=== What is expected ===
Return the material below in full and exactly.

------

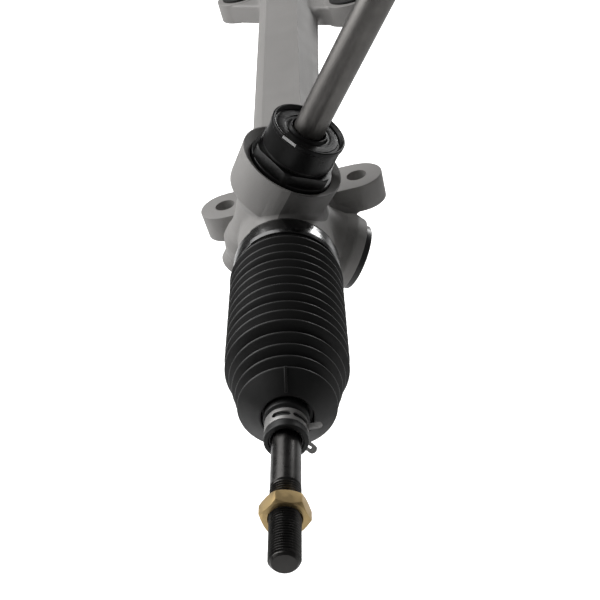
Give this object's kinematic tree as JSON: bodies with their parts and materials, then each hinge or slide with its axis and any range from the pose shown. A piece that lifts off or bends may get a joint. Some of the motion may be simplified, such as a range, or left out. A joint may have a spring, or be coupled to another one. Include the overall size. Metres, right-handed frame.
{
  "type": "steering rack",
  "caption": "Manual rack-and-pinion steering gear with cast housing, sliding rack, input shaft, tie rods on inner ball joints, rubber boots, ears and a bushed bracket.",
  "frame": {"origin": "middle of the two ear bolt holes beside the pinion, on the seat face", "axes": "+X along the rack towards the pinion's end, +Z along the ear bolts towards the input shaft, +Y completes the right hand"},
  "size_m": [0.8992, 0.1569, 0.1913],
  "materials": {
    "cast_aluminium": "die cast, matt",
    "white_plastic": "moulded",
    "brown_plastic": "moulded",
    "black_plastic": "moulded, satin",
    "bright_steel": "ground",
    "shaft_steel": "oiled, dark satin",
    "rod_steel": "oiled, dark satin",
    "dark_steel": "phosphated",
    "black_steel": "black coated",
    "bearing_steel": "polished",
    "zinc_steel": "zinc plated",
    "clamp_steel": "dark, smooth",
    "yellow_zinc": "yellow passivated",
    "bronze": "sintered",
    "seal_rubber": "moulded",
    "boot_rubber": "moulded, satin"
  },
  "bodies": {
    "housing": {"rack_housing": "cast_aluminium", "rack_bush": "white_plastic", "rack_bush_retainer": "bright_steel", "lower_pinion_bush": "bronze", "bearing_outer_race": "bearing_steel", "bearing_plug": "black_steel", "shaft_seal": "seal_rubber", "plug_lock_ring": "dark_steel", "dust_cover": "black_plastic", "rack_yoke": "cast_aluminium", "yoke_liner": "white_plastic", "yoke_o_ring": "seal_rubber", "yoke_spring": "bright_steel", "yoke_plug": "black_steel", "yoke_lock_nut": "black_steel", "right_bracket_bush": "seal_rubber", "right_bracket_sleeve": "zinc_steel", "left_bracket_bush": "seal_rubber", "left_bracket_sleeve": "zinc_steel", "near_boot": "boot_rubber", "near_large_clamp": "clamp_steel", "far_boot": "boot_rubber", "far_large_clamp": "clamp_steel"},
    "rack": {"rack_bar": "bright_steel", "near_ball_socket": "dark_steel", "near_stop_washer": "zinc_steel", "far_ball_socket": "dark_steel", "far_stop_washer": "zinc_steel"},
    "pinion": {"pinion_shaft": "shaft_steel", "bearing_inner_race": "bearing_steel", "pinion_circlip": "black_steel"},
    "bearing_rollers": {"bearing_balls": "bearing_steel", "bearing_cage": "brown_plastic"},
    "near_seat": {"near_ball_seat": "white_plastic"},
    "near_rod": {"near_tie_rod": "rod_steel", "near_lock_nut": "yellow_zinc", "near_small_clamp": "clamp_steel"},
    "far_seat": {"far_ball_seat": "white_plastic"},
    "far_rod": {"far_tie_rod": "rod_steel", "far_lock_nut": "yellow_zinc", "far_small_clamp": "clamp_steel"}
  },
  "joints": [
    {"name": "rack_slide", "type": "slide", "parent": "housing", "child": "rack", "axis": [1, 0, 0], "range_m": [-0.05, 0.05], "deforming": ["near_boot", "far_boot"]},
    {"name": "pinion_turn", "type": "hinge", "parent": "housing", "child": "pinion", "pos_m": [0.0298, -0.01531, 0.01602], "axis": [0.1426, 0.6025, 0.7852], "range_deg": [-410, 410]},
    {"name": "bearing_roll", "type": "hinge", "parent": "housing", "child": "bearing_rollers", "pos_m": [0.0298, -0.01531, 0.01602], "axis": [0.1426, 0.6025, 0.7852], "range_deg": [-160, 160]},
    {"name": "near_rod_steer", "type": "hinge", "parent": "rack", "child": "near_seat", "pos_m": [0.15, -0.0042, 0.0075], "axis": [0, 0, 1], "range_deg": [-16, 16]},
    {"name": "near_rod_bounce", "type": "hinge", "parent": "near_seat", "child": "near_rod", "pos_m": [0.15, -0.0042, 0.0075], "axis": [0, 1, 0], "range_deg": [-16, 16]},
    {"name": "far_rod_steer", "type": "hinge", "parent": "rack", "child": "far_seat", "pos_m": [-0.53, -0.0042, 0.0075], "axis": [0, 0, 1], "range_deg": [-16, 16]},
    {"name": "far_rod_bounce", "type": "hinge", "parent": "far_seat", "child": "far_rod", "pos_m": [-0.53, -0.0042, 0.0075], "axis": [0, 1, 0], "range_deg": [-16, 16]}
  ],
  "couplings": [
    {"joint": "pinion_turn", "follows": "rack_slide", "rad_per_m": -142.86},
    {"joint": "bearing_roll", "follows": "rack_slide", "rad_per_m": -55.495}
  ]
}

------

=== Output for this task ===
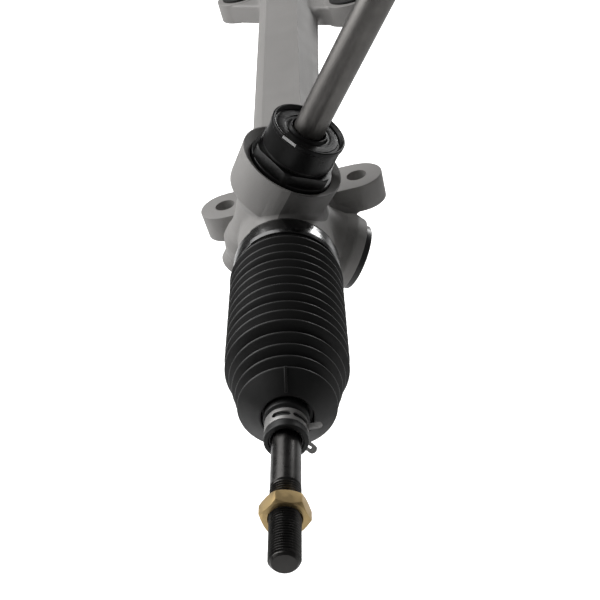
Give this object's kinematic tree as JSON: bodies with their parts and materials, then each hinge or slide with its axis and any range from the pose shown. A piece that lifts off or bends may get a joint. Some of the motion may be simplified, such as a range, or left out. A joint may have a spring, or be coupled to another one. Include the overall size. Metres, right-handed frame.
{
  "type": "steering rack",
  "caption": "Manual rack-and-pinion steering gear with cast housing, sliding rack, input shaft, tie rods on inner ball joints, rubber boots, ears and a bushed bracket.",
  "frame": {"origin": "middle of the two ear bolt holes beside the pinion, on the seat face", "axes": "+X along the rack towards the pinion's end, +Z along the ear bolts towards the input shaft, +Y completes the right hand"},
  "size_m": [0.8992, 0.1569, 0.1913],
  "materials": {
    "cast_aluminium": "die cast, matt",
    "white_plastic": "moulded",
    "brown_plastic": "moulded",
    "black_plastic": "moulded, satin",
    "bright_steel": "ground",
    "shaft_steel": "oiled, dark satin",
    "rod_steel": "oiled, dark satin",
    "dark_steel": "phosphated",
    "black_steel": "black coated",
    "bearing_steel": "polished",
    "zinc_steel": "zinc plated",
    "clamp_steel": "dark, smooth",
    "yellow_zinc": "yellow passivated",
    "bronze": "sintered",
    "seal_rubber": "moulded",
    "boot_rubber": "moulded, satin"
  },
  "bodies": {
    "housing": {"rack_housing": "cast_aluminium", "rack_bush": "white_plastic", "rack_bush_retainer": "bright_steel", "lower_pinion_bush": "bronze", "bearing_outer_race": "bearing_steel", "bearing_plug": "black_steel", "shaft_seal": "seal_rubber", "plug_lock_ring": "dark_steel", "dust_cover": "black_plastic", "rack_yoke": "cast_aluminium", "yoke_liner": "white_plastic", "yoke_o_ring": "seal_rubber", "yoke_spring": "bright_steel", "yoke_plug": "black_steel", "yoke_lock_nut": "black_steel", "right_bracket_bush": "seal_rubber", "right_bracket_sleeve": "zinc_steel", "left_bracket_bush": "seal_rubber", "left_bracket_sleeve": "zinc_steel", "near_boot": "boot_rubber", "near_large_clamp": "clamp_steel", "far_boot": "boot_rubber", "far_large_clamp": "clamp_steel"},
    "rack": {"rack_bar": "bright_steel", "near_ball_socket": "dark_steel", "near_stop_washer": "zinc_steel", "far_ball_socket": "dark_steel", "far_stop_washer": "zinc_steel"},
    "pinion": {"pinion_shaft": "shaft_steel", "bearing_inner_race": "bearing_steel", "pinion_circlip": "black_steel"},
    "bearing_rollers": {"bearing_balls": "bearing_steel", "bearing_cage": "brown_plastic"},
    "near_seat": {"near_ball_seat": "white_plastic"},
    "near_rod": {"near_tie_rod": "rod_steel", "near_lock_nut": "yellow_zinc", "near_small_clamp": "clamp_steel"},
    "far_seat": {"far_ball_seat": "white_plastic"},
    "far_rod": {"far_tie_rod": "rod_steel", "far_lock_nut": "yellow_zinc", "far_small_clamp": "clamp_steel"}
  },
  "joints": [
    {"name": "rack_slide", "type": "slide", "parent": "housing", "child": "rack", "axis": [1, 0, 0], "range_m": [-0.05, 0.05], "deforming": ["near_boot", "far_boot"]},
    {"name": "pinion_turn", "type": "hinge", "parent": "housing", "child": "pinion", "pos_m": [0.0298, -0.01531, 0.01602], "axis": [0.1426, 0.6025, 0.7852], "range_deg": [-410, 410]},
    {"name": "bearing_roll", "type": "hinge", "parent": "housing", "child": "bearing_rollers", "pos_m": [0.0298, -0.01531, 0.01602], "axis": [0.1426, 0.6025, 0.7852], "range_deg": [-160, 160]},
    {"name": "near_rod_steer", "type": "hinge", "parent": "rack", "child": "near_seat", "pos_m": [0.15, -0.0042, 0.0075], "axis": [0, 0, 1], "range_deg": [-16, 16]},
    {"name": "near_rod_bounce", "type": "hinge", "parent": "near_seat", "child": "near_rod", "pos_m": [0.15, -0.0042, 0.0075], "axis": [0, 1, 0], "range_deg": [-16, 16]},
    {"name": "far_rod_steer", "type": "hinge", "parent": "rack", "child": "far_seat", "pos_m": [-0.53, -0.0042, 0.0075], "axis": [0, 0, 1], "range_deg": [-16, 16]},
    {"name": "far_rod_bounce", "type": "hinge", "parent": "far_seat", "child": "far_rod", "pos_m": [-0.53, -0.0042, 0.0075], "axis": [0, 1, 0], "range_deg": [-16, 16]}
  ],
  "couplings": [
    {"joint": "pinion_turn", "follows": "rack_slide", "rad_per_m": -142.86},
    {"joint": "bearing_roll", "follows": "rack_slide", "rad_per_m": -55.495}
  ]
}